- Born: 23 June 1935 Hamburg, Germany
- Died: 30 March 2017 (aged 81)
- Genre: Classical
- Occupations: Concertmaster of the Berlin Philharmonic (1961-1983), violin professor
- Instrument: Violin
- Formerly of: Berlin Philharmonic

= Thomas Brandis =

German violinist

Thomas Brandis (Hamburg, 23 June 1935 – 30 March 2017) was a German violinist, chamber music performer, pedagogue and former concertmaster of the Berlin Philharmonic.

==Biography==
Born in Hamburg (Germany) in 1935, Brandis trained as a violinist in Hamburg and later in London with Max Rostal.
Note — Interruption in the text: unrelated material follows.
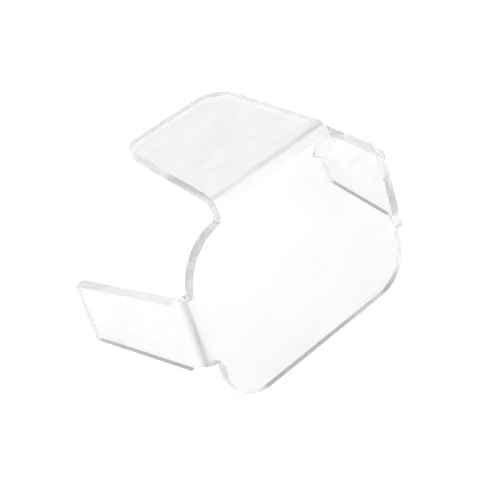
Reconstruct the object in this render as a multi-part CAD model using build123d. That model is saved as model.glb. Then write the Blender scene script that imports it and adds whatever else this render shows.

After winning the first of the International ARD Competition he was concertmaster in Hamburg, moving later to Berlin to play with the Berlin Philharmonic. He became concertmaster of the Berlin Philharmonic at age 26, and served in the position until 1983. In 1976 he founded the Brandis-Quartet, which has performed virtually in all major festivals in Europe, Japan and the Americas. Thomas Brandis recorded for EMI, Deutsche Grammophon, Teldec, Orfeo, and Harmonia Mundi.

Thomas Brandis was a professor of violin at the Berlin University of the Arts until 2002, and a visiting professor at the Royal Academy of Music in London and the Musikhochschule in Lübeck.

He died on 30 March 2017 at the age of 81.